I was disappointed in the documentation that came with the Network Starter Kit. The manuals describing the network cards and the hub are well-done, explaining the features and installation procedure in good detail as well as providing some background information on Fast Ethernet, but it ended there. There was no information on configuring protocols or file and print sharing on your computers, nor on troubleshooting computers that don’t see each other on the network. There is a smattering of information on troubleshooting contained in the readme.txt files on the driver installation disk, but no mention of protocols or workgroup setup. Since this kit is billed as a starter kit, I thought that there should have been information to help novices in configuring their machines to work together. Most people who have problems will probably call the store they bought the kit from for help configuring their systems.

The network cards have a lifetime warranty, though the hub only has a one year warranty. I found this odd, since the 10Mbps hub has a lifetime warranty. The most likely thing to fail in the hub is the fan, which keeps the running cool, and it too has a one year warranty.

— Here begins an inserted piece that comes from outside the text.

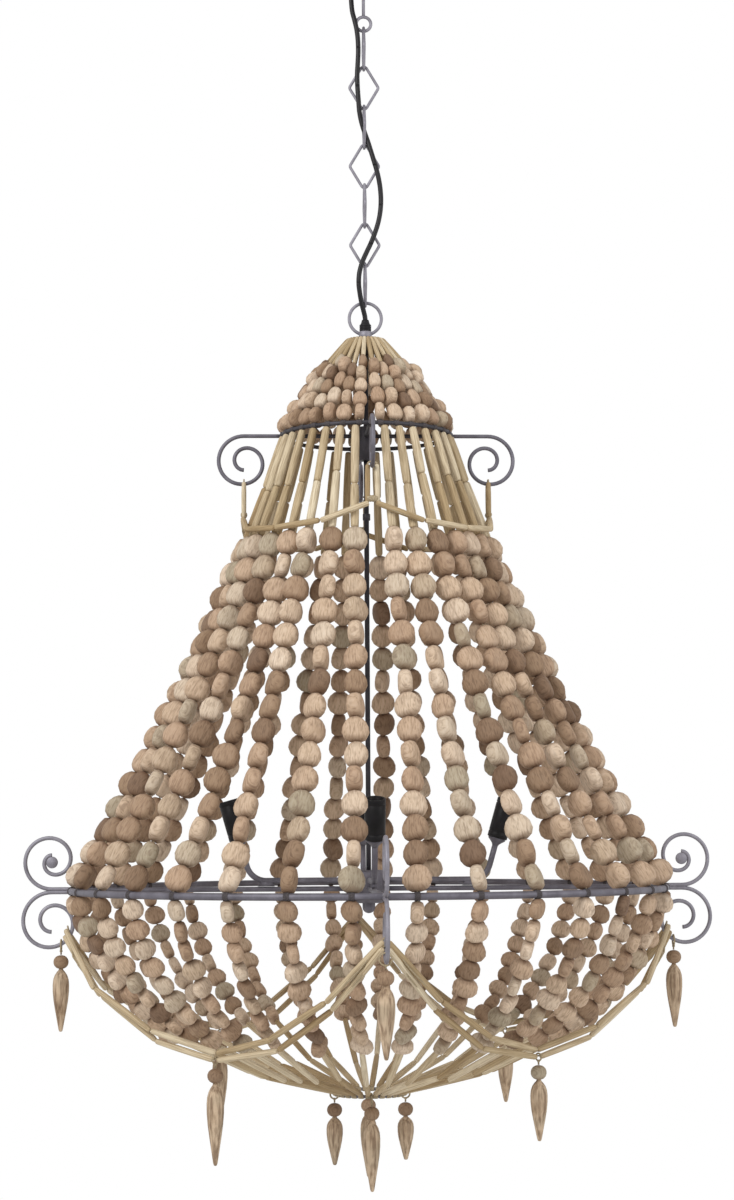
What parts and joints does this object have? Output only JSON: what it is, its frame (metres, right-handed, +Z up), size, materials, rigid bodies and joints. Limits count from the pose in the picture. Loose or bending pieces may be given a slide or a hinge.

One plus is that D-Link provides lifetime technical support, though it is not toll-free.

Overall, the DFE-905 Network Starter Kit is an excellent package that provides exceptional value at its suggested retail price of $99. Though the documentation is inadequate for novices, anyone should be able to get the machines up and running with just a little help. I would recommend this kit to anyone who wants to link two machines in a home network to play games or even to share files and printers. I know I’ll be using this kit at home for a long time to come.